Flying the friendly skies: UA scientists use airplanes to research climate change
Researcher Armin Sorooshian sits in one of the planes he and other researchers are using to study climate change. Sorooshian's focus is aerosols — airborne particles that impact the earth's atmosphere and climate.
UA Associate Professor of Chemical and Environmental Engineering Armin Sorooshian takes the concept of a field trip to a whole new level. Together with his graduate students, he travels over oceans and forest fires in a small plane in order to study the effects of aerosols on our atmosphere.
Sorooshian is the recipient of the 2010 Office of Naval Research Young Investigator Program Award and the author of multiple publications regarding his study of airborne particles.
“One of the largest uncertainties in understanding how climate is changing is related to these tiny little particles because we don’t exactly know what they’re made out of, how big they are, or how they move sometimes,” Sorooshian said.
Aerosols are tiny particles in the air produced either through the processes of nature or by humans.
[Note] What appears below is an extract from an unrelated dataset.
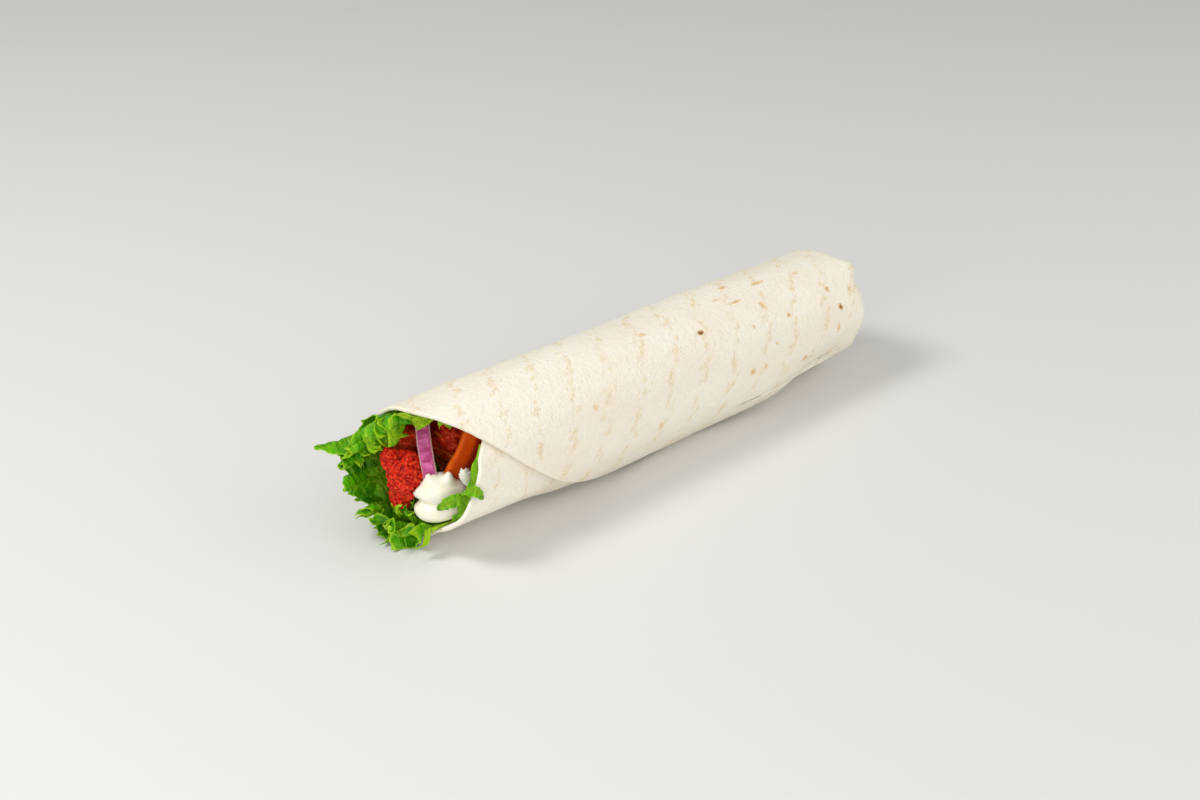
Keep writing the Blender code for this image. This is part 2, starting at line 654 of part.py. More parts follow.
def fused_chunks(name, lumps, rough, turned, made_of):
    """Chunks given as centre (x, y, height over the axis), radii, detail and seed, in millimetres."""
    parts = [lump(name + str(k), [c * MM for c in centre], [r * MM for r in radii], detail, rough, seed,
                  made_of, turned)
             for k, (centre, radii, detail, seed) in enumerate(lumps)]
    for part in parts:
        inside_wall(part, LINING)
    return join(name, parts, made_of)


def sprig(made_of):
    """The leaflets along the front rim, one of which curls out over the tortilla."""
    leaflets = [blade("leaflet%d" % k, [height_point(*p) for p in path], width * MM, facing, made_of,
                      curl=curl * MM)
                for k, (path, width, facing, curl) in enumerate(SPRIG_LEAFLETS)]
    return join("lettuce_sprig", leaflets, made_of)


def build():
    for obj in list(bpy.data.objects):
        bpy.data.objects.remove(obj)

    flour = material("flour_tortilla", (0.86, 0.79, 0.66), 0.7)
    green = material("lettuce_green", (0.16, 0.42, 0.03), 0.45)
    chicken = material("spiced_chicken", (0.55, 0.04, 0.02), 0.55)
    purple = material("red_onion", (0.42, 0.09, 0.22), 0.35)
    orange = material("cooked_pepper", (0.45, 0.09, 0.01), 0.3)
    cream = material("white_sauce", (0.88, 0.86, 0.78), 0.25)

    sheet = tortilla(flour)
    frilly_leaf("lettuce_back_leaf", 4.0, -140.0, 62, BACK_REACH, BACK_RUFFLE, BACK_POINTS, 3.57, green)
    frilly_leaf("lettuce_under_leaf", -141.2, -230.0, 46, UNDER_REACH, UNDER_RUFFLE, UNDER_POINTS, 3.1, green)
    leaflets = cut("lettuce_sprig", sprig(green), swollen(sheet, 0.4 * LAYER_GAP), green)

    onion_path, pepper_path = ([height_point(*p) for p in path] for path in (ONION_PATH, PEPPER_PATH))
    onion = strip("onion_slice", onion_path, 5.4 * MM, 2.4 * MM, SIGHT, purple)
    pepper = strip("pepper_strip", pepper_path, 7.6 * MM, 4.4 * MM, PEPPER_FACING, orange)
    front = fused_chunks("front", FRONT_CHUNKS, 0.14, 40.0, chicken)
    front = cut("chicken_front_chunk", front, swollen(onion, CLEAR), chicken)
    sauce = fused_chunks("sauce", SAUCE_LOBES, 0.07, 40.0, cream)
    for other in (onion, pepper, front, leaflets):
        sauce = cut("white_sauce", sauce, swollen(other, CLEAR), cream)
    back = fused_chunks("back", BACK_CHUNKS, 0.16, 0.0, chicken)
    filling = join("filling", [filling_core(chicken), back], chicken)
    for other in (onion, pepper, front, sauce):
        filling = cut("chicken_filling", filling, swollen(other, CLEAR), chicken)

    to_origin = Matrix.Translation((-ORIGIN_X, -ORIGIN_Y, 0.0))
    for obj in bpy.data.objects:
        obj.data.transform(to_origin)
        obj.data.update()


build()
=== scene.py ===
import math

import bmesh
import bpy
import numpy as np
from mathutils import Matrix, Vector, noise


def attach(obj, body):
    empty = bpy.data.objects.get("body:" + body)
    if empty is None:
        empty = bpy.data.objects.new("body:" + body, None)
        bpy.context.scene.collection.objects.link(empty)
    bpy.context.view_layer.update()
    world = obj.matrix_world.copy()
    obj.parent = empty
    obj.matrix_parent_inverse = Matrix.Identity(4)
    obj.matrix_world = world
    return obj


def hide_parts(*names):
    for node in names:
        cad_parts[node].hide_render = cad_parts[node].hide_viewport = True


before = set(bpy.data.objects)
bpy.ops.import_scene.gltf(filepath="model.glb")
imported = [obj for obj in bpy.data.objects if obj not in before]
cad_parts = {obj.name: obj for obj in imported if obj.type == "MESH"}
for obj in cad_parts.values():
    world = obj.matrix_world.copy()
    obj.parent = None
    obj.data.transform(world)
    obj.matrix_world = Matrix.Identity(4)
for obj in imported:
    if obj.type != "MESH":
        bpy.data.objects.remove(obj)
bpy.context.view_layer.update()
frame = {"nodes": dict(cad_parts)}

# The looks of a rolled flour tortilla wrap. Metres, +Z up. The roll lies along X, its open mouth towards -X
# and its tucked end towards +X. Angles round the roll are in degrees: 0 is straight up, 90 points to the
# front (-Y), 180 straight down. A turn tells a place round the rolled sheet, in degrees from its underside.

MM = 0.001
FIELD_SEED = 4
FAR_OFF = 1.0  # a metre: where there is no wall or rim

noise.seed_set(FIELD_SEED)  # unset, the random vector field would be another one in each run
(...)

However, though they might be small, they can have a huge effect on the environment. According to Sorooshian, these particles in the atmosphere reflect a extensive amounts of solar radiation, causing the sunlight that would normally heat us to be deflected back up into the atmosphere, in effect cooling us.
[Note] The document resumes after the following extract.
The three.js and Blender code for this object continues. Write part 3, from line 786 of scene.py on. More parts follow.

“Of the various radiative forcing agents on planet, or the things on this planet that can either heat or cool us, particles are in fact probably the most responsible agents in terms of cooling the planet. Greenhouse gases heat us, but particles cool us,” Sorooshian said.
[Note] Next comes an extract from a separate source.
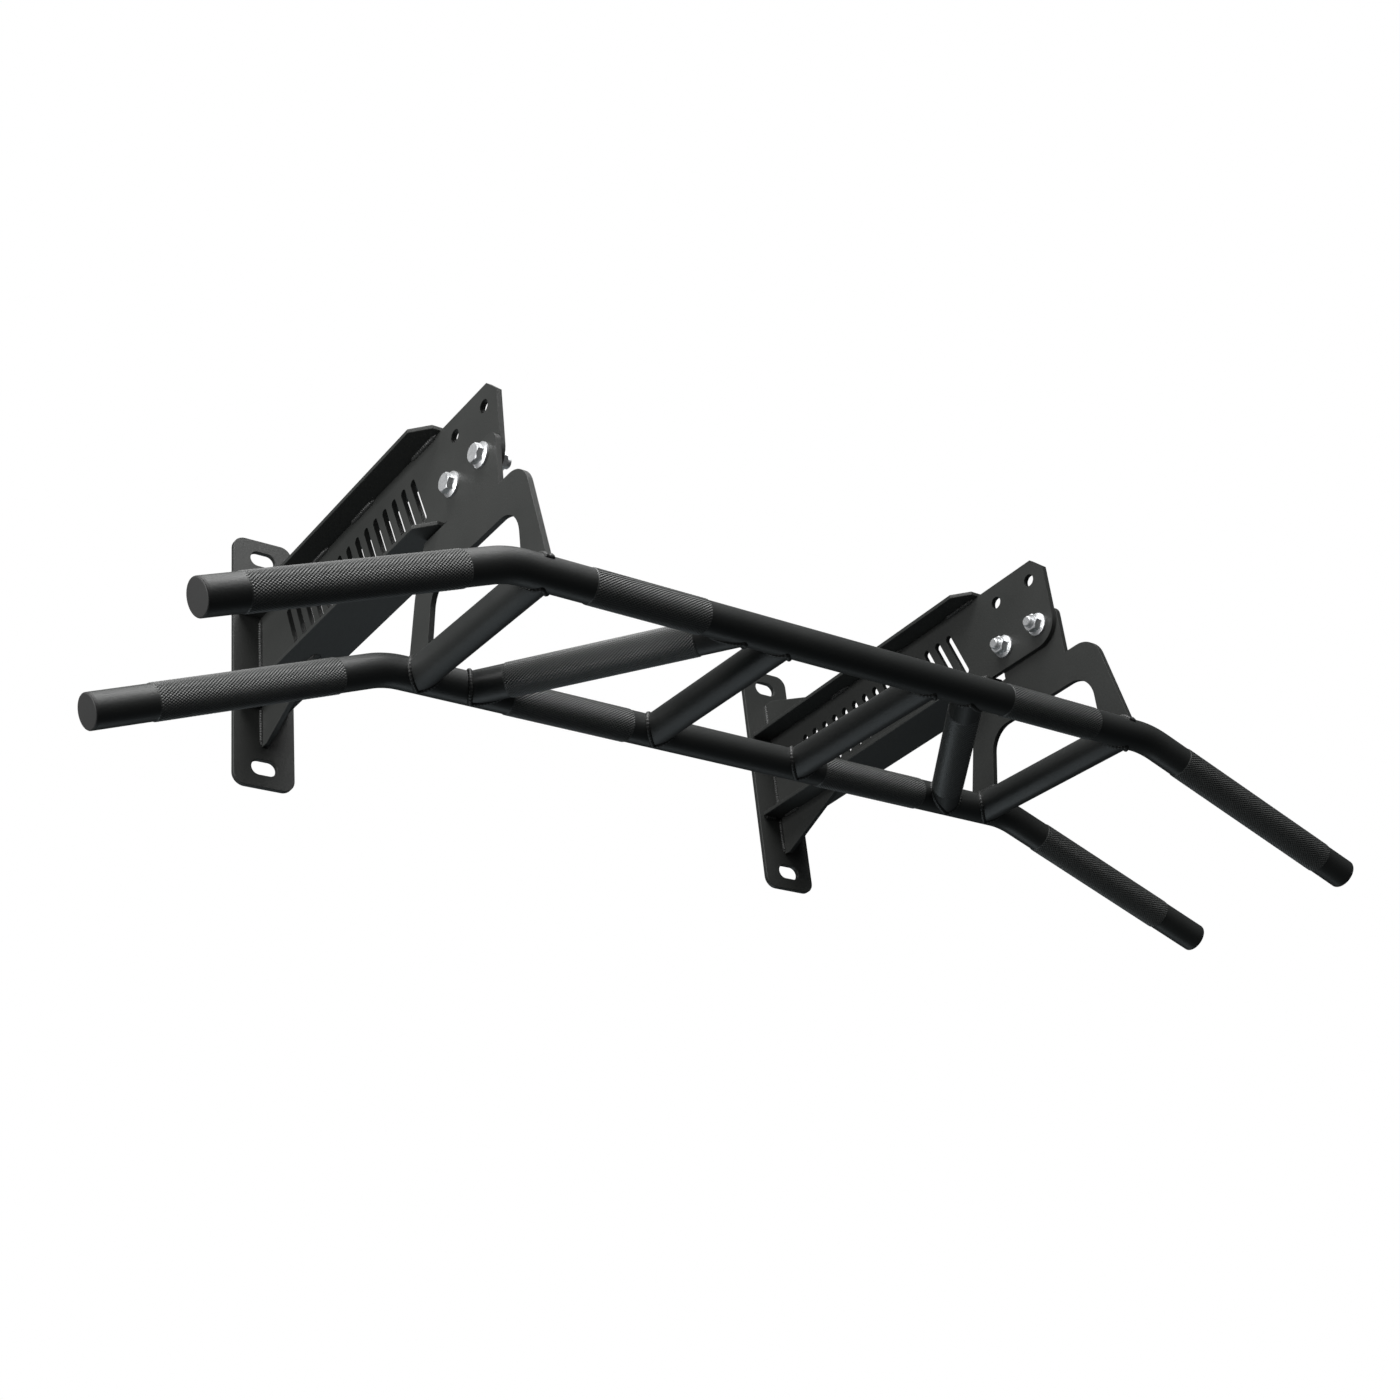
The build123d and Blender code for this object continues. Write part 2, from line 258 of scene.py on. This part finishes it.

The study of aerosols is of particular interest to the U.S. Navy, who have helped to fund Sorooshian’s research. The number of aerosols in the air can directly impact the Navy’s ability to function, by causing communication interference and issues with weapon positioning. Last May, the U. S. Office of Naval Research granted Sorooshian a three-year, $500,000 grant to continue his studies.
Hossein Dadashazar, a UA graduate student in chemical engineering, speaks positively of his experience working on the atmospheric research plane with Sorooshian.
“It wasn’t the kind of commercial airplane experience where you just need to sit in your seat and fasten your belt,” Dadashazar said. “We needed to do a lot of action inside the plane and it’s kind of hard because we flew for 4 hours, but it was a very interesting experience because you get to direct the plane.”
Dadashazar attributes his success on his first flight in the research plane to Sorooshian, who makes sure his students have the opportunity to be involved in all aspects of the research.
“My students get a lot of training on how to run these instruments and how to collect data. Sometimes the students even come on the aircraft with me, so they’re involved with real time decisions, telling the pilot where to go or to chase a particular feature in the atmosphere that we think is interesting,” Sorooshian said.
In order to really study the particles, you have to be in a plane, Sorooshian said. He and his team have developed instruments specifically for aircraft, and during the summer they put them to good use. In the summer of 2016, they used a small plane called a Twin Otter to study the properties of the particles in the air. The plane itself only had two propellers and moved at about 50 meters per second, making it much slower than a standard commercial jet, Sorooshian said.
Once in the air, the researchers direct the pilot to the areas they hope to study. They then check the instruments and begin taking samples for research. “For example, when we fly inside a cloud, we take a cloud water sample, and we graph them and put them in a cooler to bring back to the lab and analyze with the instruments we have in the lab,” Dadashazar said.
According to Sorooshian, aerosols have a particular effect on clouds; a higher concentration of particles in the air can cause a cloud to rain less or be more reflective, both of which have consequences for the climate.
Particles in the air come from a myriad of sources, including waves in the ocean, forest fires, deserts and human processes such as combustion and construction. However, according to Sorooshian, man-made, or anthropogenic causes, aren’t the biggest culprit in atmospheric aerosol levels.
“I can tell you one thing — the natural sources of particles are very abundant and they arguably account for a much higher amount of the particles in the air as compared to man-made pollution,” Sorooshian said, citing processes such as natural dust and sea salt emissions.
He further said that shouldn’t minimize the importance of man-made emissions, as any type of emission can have a lasting impact on the climate.
“It’s the key elements in the atmosphere that can play an important role in global warming and global climate change,” Dadashazar said.